● **Data provided**
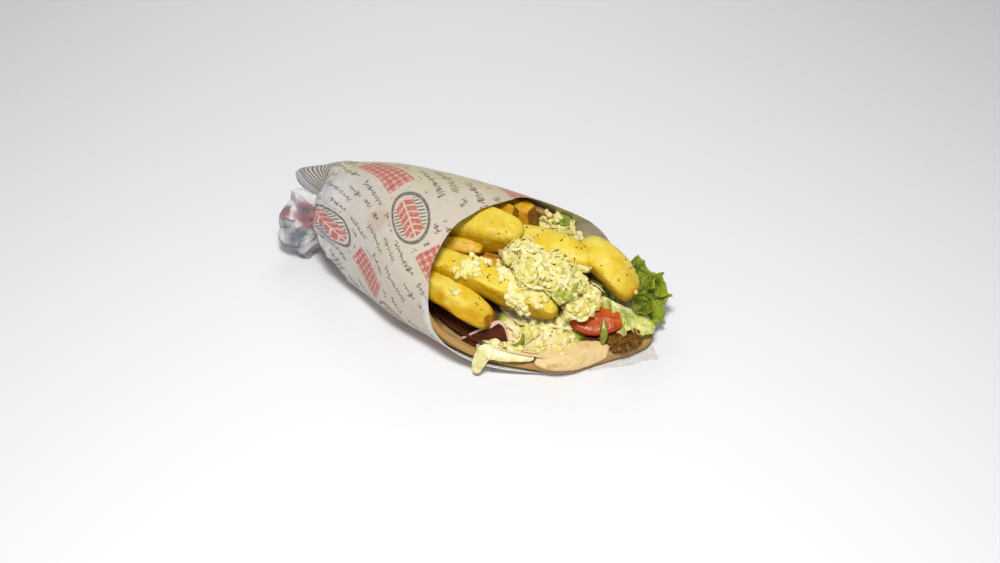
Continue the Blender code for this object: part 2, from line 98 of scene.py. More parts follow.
for name, (place, width, power) in LAMPS.items():
    lamp = bpy.data.lights.new(name, "AREA")
    lamp.size = width
    lamp.energy = power
    holder = bpy.data.objects.new(name, lamp)
    holder.location = place
    holder.rotation_euler = (-Vector(place)).to_track_quat("-Z", "Y").to_euler()
    bpy.context.scene.collection.objects.link(holder)

sky = bpy.data.worlds.new("soft_sky")
sky.use_nodes = True
sky_sockets = sky.node_tree.nodes["Background"].inputs
sky_sockets["Color"].default_value = SKY_COLOUR
sky_sockets["Strength"].default_value = SKY_STRENGTH
bpy.context.scene.world = sky

right = Vector((math.cos(CAMERA_AZIMUTH), math.sin(CAMERA_AZIMUTH), 0.0))
level = Vector((right.y, -right.x, 0.0))
back = level * math.cos(CAMERA_ELEVATION) + Vector((0, 0, math.sin(CAMERA_ELEVATION)))
up = back.cross(right)
eye = LOOKED_AT + right * OFF_CENTRE[0] + up * OFF_CENTRE[1] + back * CAMERA_AWAY
camera = bpy.data.objects.new("camera", bpy.data.cameras.new("camera"))
camera.data.lens = CAMERA_LENS
camera.data.clip_start = 0.01
turned = Matrix((right, up, back)).transposed().to_4x4()
camera.matrix_world = Matrix.Translation((eye + Vector(SHIFT)) * MILLIMETRE) @ turned
bpy.context.scene.collection.objects.link(camera)
bpy.context.scene.camera = camera
bpy.context.scene.view_settings.view_transform = "Standard"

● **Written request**
Take the material above and return all of it exactly.

● **Exercise output**
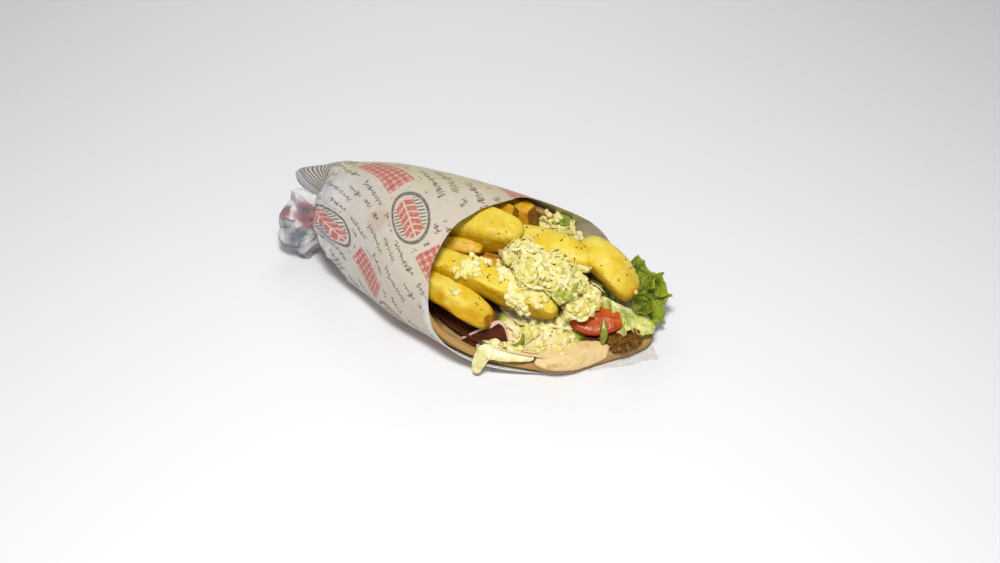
Continue the Blender code for this object: part 2, from line 98 of scene.py. More parts follow.
for name, (place, width, power) in LAMPS.items():
    lamp = bpy.data.lights.new(name, "AREA")
    lamp.size = width
    lamp.energy = power
    holder = bpy.data.objects.new(name, lamp)
    holder.location = place
    holder.rotation_euler = (-Vector(place)).to_track_quat("-Z", "Y").to_euler()
    bpy.context.scene.collection.objects.link(holder)

sky = bpy.data.worlds.new("soft_sky")
sky.use_nodes = True
sky_sockets = sky.node_tree.nodes["Background"].inputs
sky_sockets["Color"].default_value = SKY_COLOUR
sky_sockets["Strength"].default_value = SKY_STRENGTH
bpy.context.scene.world = sky

right = Vector((math.cos(CAMERA_AZIMUTH), math.sin(CAMERA_AZIMUTH), 0.0))
level = Vector((right.y, -right.x, 0.0))
back = level * math.cos(CAMERA_ELEVATION) + Vector((0, 0, math.sin(CAMERA_ELEVATION)))
up = back.cross(right)
eye = LOOKED_AT + right * OFF_CENTRE[0] + up * OFF_CENTRE[1] + back * CAMERA_AWAY
camera = bpy.data.objects.new("camera", bpy.data.cameras.new("camera"))
camera.data.lens = CAMERA_LENS
camera.data.clip_start = 0.01
turned = Matrix((right, up, back)).transposed().to_4x4()
camera.matrix_world = Matrix.Translation((eye + Vector(SHIFT)) * MILLIMETRE) @ turned
bpy.context.scene.collection.objects.link(camera)
bpy.context.scene.camera = camera
bpy.context.scene.view_settings.view_transform = "Standard"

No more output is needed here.